The operational heuristic for the VP: went-quiet in the last 30 days, use a direct re-engagement touch. Went cold more than 60 days ago with no engagement since, route to content-warm or a Retargeting queue. Old connections with no prior conversation, start with content engagement before any DM.

The broader logic of reply-rate expectations by funnel stage sits in the LinkedIn response rate benchmarks post, which sets the baseline a VP should compare re-engagement results against before deciding how many touches are enough.

FAQ

How long should I wait before re-engaging a cold LinkedIn lead?

It depends on the segment. For no-reply leads, five to seven business days after the original message is a reasonable first re-engagement window. For went-quiet leads (prior conversation), two to three weeks gives the prospect time to resurface without the follow-up feeling desperate. For old connections, several weeks of content warm-up before any direct message is the right approach. The CRM tag and date stamp make this automatic; the rep does not have to remember.

Is it annoying to message someone on LinkedIn twice?

Not if the second message adds something new.
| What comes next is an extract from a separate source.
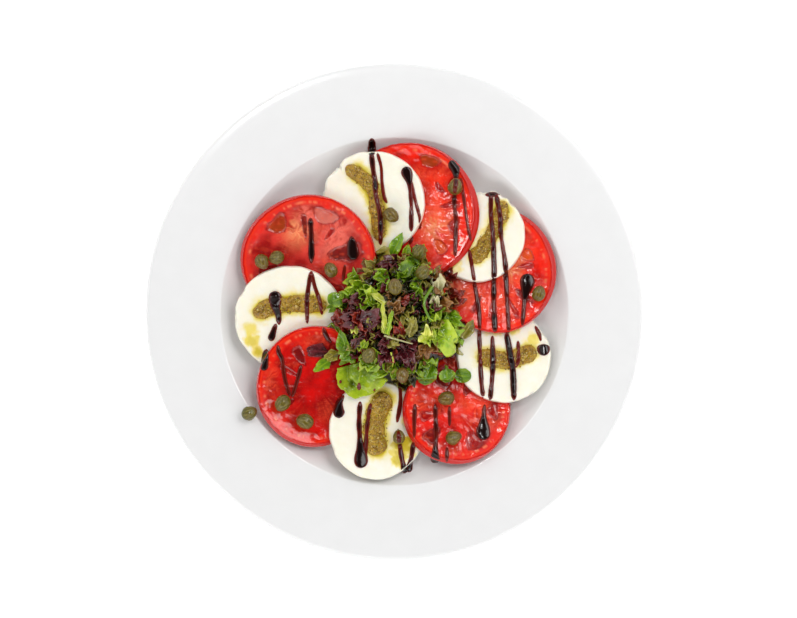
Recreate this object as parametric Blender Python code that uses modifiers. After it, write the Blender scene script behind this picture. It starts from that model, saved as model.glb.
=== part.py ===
"""Caprese salad on a wide-rimmed plate, one closed object for each piece, for Blender 4.5.

Five tomato slices and five mozzarella slices lie in a closed ring, each one over the next one clockwise, so
the ring is a spiral stair that meets itself: every slice is bent to the same ramp, one slice thickness higher
at each step. Strips of pesto, capers and a heap of leaves lie on the ring.

Units are metres and degrees, +Z is up, and the origin is on the table under the middle of the plate.
Run it with blender --background --python part.py, or from Blender's text editor.
"""

import math
import random
from collections import namedtuple

import bmesh
import bpy
from mathutils import Matrix, Vector

# The plate: a flat floor, a shallow rounded wall and a broad rim that rises a little towards its edge.
PLATE_RADIUS = 0.150
WELL_RADIUS = 0.1060
WELL_DEPTH = 0.0110
FLOOR_Z = 0.0080
WALL_FILLET = 0.0280
WALL_SLOPE = 42.0
WALL_THICKNESS = 0.0048
OUTER_WALL_START = 20.0
CORNER_ROUNDING = 0.0020
RIM_SLOPE = 4.0
RIM_THICKNESS = 0.0042
FOOT_OUTER_RADIUS = 0.0885
FOOT_WIDTH = 0.0050
FOOT_HEIGHT = 0.0030
FOOT_DRAFT = 0.0015
PLATE_SEGMENTS = 60
FILLET_STEPS = 5
CORNER_STEPS = 3
EDGE_STEPS = 4

# The slices and the ramp that they lie on.
TOMATO_THICKNESS = 0.0050
MOZZARELLA_THICKNESS = 0.0056
SLICE_GAP = 0.0006
WAVE_DEPTH = 0.016
SLICE_SEGMENTS = 28
SLICE_RINGS = 3
SKIN_BULGE = 0.40
SKIN_BAND = 0.34
OUTLINE_SEED = 7
CUP_START_RADIUS = 0.078
CUP_END_RADIUS = 0.104
CUP_RISE = 0.0055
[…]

A re-engagement message that repeats the original pitch verbatim is annoying. A second message that references a new angle, a recent piece of their content, or a changed circumstance ("I noticed your team just announced X") earns a read. Expandi's 2026 data confirms that following up at least once adds 4.05% incremental reply lift. The goal is to not feel like a follow-up.
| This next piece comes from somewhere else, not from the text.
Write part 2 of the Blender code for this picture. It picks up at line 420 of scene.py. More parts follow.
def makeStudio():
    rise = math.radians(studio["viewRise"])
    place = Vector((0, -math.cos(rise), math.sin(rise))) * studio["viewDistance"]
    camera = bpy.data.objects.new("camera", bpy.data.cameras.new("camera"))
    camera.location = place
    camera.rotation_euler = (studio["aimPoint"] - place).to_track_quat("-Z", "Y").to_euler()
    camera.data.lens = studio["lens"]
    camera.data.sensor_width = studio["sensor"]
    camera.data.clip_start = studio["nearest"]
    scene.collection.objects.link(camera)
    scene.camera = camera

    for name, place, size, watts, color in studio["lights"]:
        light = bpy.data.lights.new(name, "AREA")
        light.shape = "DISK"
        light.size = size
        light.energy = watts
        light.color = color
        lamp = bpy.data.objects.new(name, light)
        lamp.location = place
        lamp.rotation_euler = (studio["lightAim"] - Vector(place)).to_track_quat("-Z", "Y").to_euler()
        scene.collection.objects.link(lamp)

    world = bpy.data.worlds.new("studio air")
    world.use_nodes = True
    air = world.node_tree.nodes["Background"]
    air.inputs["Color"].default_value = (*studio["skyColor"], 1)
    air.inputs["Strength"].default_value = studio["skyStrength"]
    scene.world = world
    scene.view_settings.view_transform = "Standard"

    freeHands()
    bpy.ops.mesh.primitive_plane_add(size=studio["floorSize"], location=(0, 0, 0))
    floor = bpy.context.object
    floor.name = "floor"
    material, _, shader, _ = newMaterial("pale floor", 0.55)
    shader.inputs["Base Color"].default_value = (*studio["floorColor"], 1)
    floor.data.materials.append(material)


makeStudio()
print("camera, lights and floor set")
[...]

Can I automate re-engagement on LinkedIn without getting my account restricted?

Yes, with the right architecture. Browser-extension automation and cloud-proxy tools carry meaningful account risk; HeyReach's March 2026 company-page ban (over cloud-proxy infrastructure) is the most publicized recent example. Verified-API tools run within LinkedIn's sanctioned integration layer, and Reachium reports zero permanent account suspensions across its client base. Automation that runs sequences on a verified API at safe daily volumes (10-25 invites per day) is operationally sound.

What is the difference between re-engagement and cold outreach?

Re-engagement targets contacts who already exist in the network: people who accepted a connection request, had a prior conversation, or connected at some earlier point. Cold outreach targets new prospects with no prior relationship. The re-engagement message has a warmer starting point, a different permission level, and a higher expected reply rate. Treating re-engagement as cold outreach wastes the relationship equity already built.

Should I use InMail or a regular message to re-engage a cold connection?

For contacts already in the network (accepted connections), a regular message is almost always the right choice. InMail is paid, has lower reply rates on average for warm audiences, and signals a level of formality that can feel odd when a prior connection already exists. Reserve InMail for prospects the team has not yet connected with and cannot reach through a regular message.

What should I do if a cold lead views my profile but does not reply?

A profile view from a cold lead is a behavioral signal worth acting on. Wait 24-48 hours, then send a short message referencing the timing: "I noticed you stopped by my profile; happy to share what we've been seeing on [relevant topic] if useful." Keep it under two sentences. The profile view indicates interest; the message simply opens the door.